Não me apercebi da dimensão do que se passou este fim-de-semana com as cheias em Inglaterra, a não ser agora (2ª feira), em que acabo de ligar um pouco para a skynews. É terrível, de facto, e continua a chover intensamente nas zonas afectadas. Percebo agora melhor o contexto do comentário de Zeca Diabo (ver acima), que aparentemente tinha pouco a ver com os restantes. As questões energética e do abastecimento de água são importantes. E parece que em Barcelona houve hoje um apagão, por causas desconhecidas, na sequência de dois incêndios em transformadores eléctricos. Terá isto a ver (indirectamente, claro...) com o desligar duma central eléctrica em Inglaterra por causa das cheias? Eis uma pergunta que se me coloca inevitavelmente. E se calhar eu não devia sequer formulá-la, como leiga que sou nestas temáticas.
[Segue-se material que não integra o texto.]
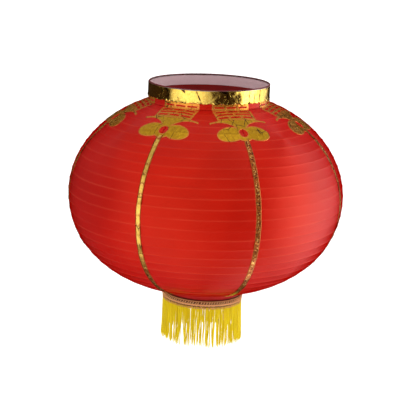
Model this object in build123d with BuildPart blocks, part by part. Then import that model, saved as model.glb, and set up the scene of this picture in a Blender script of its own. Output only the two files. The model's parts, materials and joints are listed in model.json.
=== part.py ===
from build123d import *
from math import acos, asin, cos, hypot, sin
import os

# A round satin lantern: seven cloth gores over a cage of wire hoops, between a
# foil-wrapped collar above and a small foot ring with a gold fringe below.
# A bent-wire expander stands inside and holds the cage open. The lantern hangs
# from the eye at the top of the expander, and the origin is the inside of the
# top of that eye, where the hanging string bears. +Z is up. Millimetres.

# Cloth body: the radius is BODY_RADIUS at the equator, and each half follows
# (radius / BODY_RADIUS) ** m + (height / depth) ** n = 1
BODY_RADIUS = 210
EQUATOR_Z = -144
UPPER_DEPTH, UPPER_N, UPPER_M = 154.4, 1.93, 2.20
LOWER_DEPTH, LOWER_N, LOWER_M = 151.0, 2.07, 2.37
CLOTH = 0.4
GORE_COUNT = 7
FRONT_AZIMUTH = -90                      # the middle of gore 1 faces -Y
FRONT_GORE_ANGLE = 47.6                  # gore 1 is cut a little narrower than the rest
OTHER_GORE_ANGLE = (360 - FRONT_GORE_ANGLE) / (GORE_COUNT - 1)

# Collar, from the inside out, and the wires at its two edges
COLLAR_INNER = 90.0
COLLAR_WALL = 0.8
RIM_Z = 26
LINER_HEIGHT = 14.5
FOIL_WRAP_HEIGHT = 18.6
SKIN = 0.5                               # liner, foil wrap, cloth cover and tapes
LAYER_GAP = 0.1
RIM_WIRE = 1.1                           # wire sizes are radii
BASE_WIRE = 0.9
BINDING_HEIGHT = 2.9
BINDING_WALL = 0.35

# Foot, from the inside out, with its trim
FOOT_INNER = 57.6
FOOT_HEIGHT = 22
BRAID_HEIGHT = 12.6
BRAID_THICK = 2.5
FRINGE_LENGTH = 62
FRINGE_THICK = 2.6

# Wire frame
HOOP_COUNT = 28
HOOP_WIRE = 0.6
EXPANDER_WIRE = 1.3
CLEARANCE = 0.3

# Gold foil glued over each seam: a narrow strip, and a motif below the collar
FOIL = 0.3
FOIL_GLUE = 0.05
STRIP_WIDTH = 8
MOTIF_LOWEST = 107                       # height above the equator where a motif ends

COLLAR_OUTER = COLLAR_INNER + COLLAR_WALL
FOOT_OUTER = FOOT_INNER + COLLAR_WALL


def parameter_at(radius, m):
    """Meridian parameter, 0 at the equator, at which one half has this radius."""
    return acos((radius / BODY_RADIUS) ** (m / 2))


def on_meridian(t):
    """(radius, z) of the cloth's outer face. t is above 0 in the upper half."""
    depth, n, m = (UPPER_DEPTH, UPPER_N, UPPER_M) if t > 0 else (LOWER_DEPTH, LOWER_N, LOWER_M)
    height = depth * sin(abs(t)) ** (2 / n)
    radius = BODY_RADIUS * cos(t) ** (2 / m)
    return radius, EQUATOR_Z + (height if t > 0 else -height)


def inset_point(t, inset):
    """The meridian point moved inwards along the cloth's normal."""
    step = 0.01
    below, above = on_meridian(t - step), on_meridian(t + step)
    along = (above[0] - below[0], above[1] - below[1])
    length = hypot(*along)
    radius, z = on_meridian(t)
    return radius - inset * along[1] / length, z + inset * along[0] / length


def spread(start, end, steps):
    """Evenly spaced values from start to end."""
    return [start + (end - start) * k / steps for k in range(steps + 1)]


def meridian_plane(azimuth):
    """The upright half-plane at an azimuth: local x is the radius and local y is z."""
    outward = Vector(1, 0, 0).rotate(Axis.Z, azimuth)
    return Plane(origin=(0, 0, 0), x_dir=outward, z_dir=outward.cross(Vector(0, 0, 1)))


def seam_azimuth(k):
    """Azimuth of seam k. Gore k + 1 lies between seam k and seam k + 1."""
    if k == 0:
        return FRONT_AZIMUTH - FRONT_GORE_ANGLE / 2
    return FRONT_AZIMUTH + FRONT_GORE_ANGLE / 2 + (k - 1) * OTHER_GORE_ANGLE


def plan_plane(azimuth, z):
    """A level plane: local x runs round the lantern and local y points outwards."""
    outward = Vector(1, 0, 0).rotate(Axis.Z, azimuth)
    return Plane(origin=(0, 0, z), x_dir=outward.cross(Vector(0, 0, 1)), z_dir=(0, 0, 1))


def save(builder, name):
    """Label a finished piece and write its file."""
    builder.part.label = name
    export_step(builder.part, f"parts/{name}.step")


def layer_profile(azimuth, t_low, t_high, outer_inset, inner_inset):
    """Section of a thin layer that follows the meridian, in its upright plane."""
    stations = spread(t_low, t_high, 16)
    with BuildSketch(meridian_plane(azimuth)) as profile:
        with BuildLine():
            outer = Spline(*[inset_point(t, outer_inset) for t in stations])
            inner = Spline(*[inset_point(t, inner_inset) for t in stations])
            Line(outer @ 0, inner @ 0)
            Line(outer @ 1, inner @ 1)
        make_face()
    return profile.sketch


def tube_ring(name, inner, thickness, bottom, top):
    """A plain upright band that goes all the way round."""
    with BuildPart() as band:
        with BuildSketch(meridian_plane(0)):
            with Locations((inner + thickness / 2, (bottom + top) / 2)):
                Rectangle(thickness, top - bottom)
        revolve(axis=Axis.Z)
    save(band, name)


def wire_ring(name, radius, z, wire):
    """A round wire bent into a level ring."""
    with BuildPart() as ring:
        with BuildSketch(meridian_plane(0)):
            with Locations((radius, z)):
                Circle(wire)
        revolve(axis=Axis.Z)
    save(ring, name)


def motif_outline(plane):
    """Plan of one foil motif: two lobes round a hole, a flared bar and a window fret."""
    lobe_middle, lobe_reach, lobe_depth = 141.5, 20, 12
    tip_reach, tip_low, tip_high = 43, 119.6, 122.8
    fret_half, fret_low, fret_high = 29.5, 90.5, 115
    bar = 3.4
    rows = 3
    pitch = (fret_high - fret_low - bar) / rows
    with BuildSketch(plane) as outline:
        with Locations((-lobe_reach, lobe_middle), (lobe_reach, lobe_middle)):
            Ellipse(20, lobe_depth)
        with Locations((0, lobe_middle + 1)):
            Ellipse(14, lobe_depth)
        with BuildLine():
            Line((-tip_reach, tip_low), (-fret_half, fret_high))
            Line((-fret_half, fret_high), (fret_half, fret_high))
            Line((fret_half, fret_high), (tip_reach, tip_low))
            Line((tip_reach, tip_low), (tip_reach, tip_high))
            ThreePointArc((tip_reach, tip_high), (17, 124), (7, 134))
            Line((7, 134), (-7, 134))
            ThreePointArc((-7, 134), (-17, 124), (-tip_reach, tip_high))
            Line((-tip_reach, tip_high), (-tip_reach, tip_low))
        make_face()
        with Locations((0, (fret_low + fret_high) / 2)):
            Rectangle(2 * fret_half, fret_high - fret_low)
        with Locations((0, lobe_middle)):
            Circle(6.3, mode=Mode.SUBTRACT)
        # rows of windows, set off from one row to the next like bricks
        for row in range(rows):
            y = fret_low + bar / 2 + pitch * (row + 0.5)
            windows = 3 if row % 2 == 0 else 2
            width = (2 * fret_half - bar) / windows
            with Locations((0, y)), GridLocations(width, pitch, windows, 1):
                Rectangle(width - bar, pitch - bar, mode=Mode.SUBTRACT)
    return outline.sketch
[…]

Nestas alturas é preciso que os serviços de emergência e a solidariedade humana funcionem. Sem voyeurismos, e com a serenidade que se impõe, para a qual todos nós devemos contribuir o melhor que soubermos, também com aquilo que dizemos ou evitamos dizer. Há soluções para os problemas energéticos e de abastecimento de água. Não há tanto para os riscos induzidos pelo pânico e desorganização, em consequência de catástrofes súbitas. A solidariedade humana é uma herança cultural de que, particularmente nestas alturas, não se deve abdicar. Não interessa quem ganha uma discussão: interessa salvar as gentes das zonas afectadas, e reconstruir o melhor possível, com requisitos ambientais correctos, o que as águas destruíram. Nunca como agora a questão dos novos paradigmas culturais (e tecnológicos) adquire pertinência. Na sequência desta catástrofe, a Inglaterra não vai poder fazer «mais do mesmo», no que toca ao clima. É importante estar atento também ao período pós-crise.
Se a ciência é demasiado complexa para ser deixada apenas aos cientistas, não menos verdade é que são eles (eu seguramente que não sou perita nisso!) que detêm o saber técnico que permite gerir o melhor possível situações de crise. É também necessário reconhecer que eles raramente têm culpa do que a economia faz das suas invenções. Aliás, perder demasiado tempo com considerações sobre a culpa antropogénica de tais catástrofes é, a meu ver, desnecessário.
É mais urgente que a informação possa fluir de forma racional e clara, incitando a que as pessoas saibam, e consigam, entreajudar-se da melhor forma.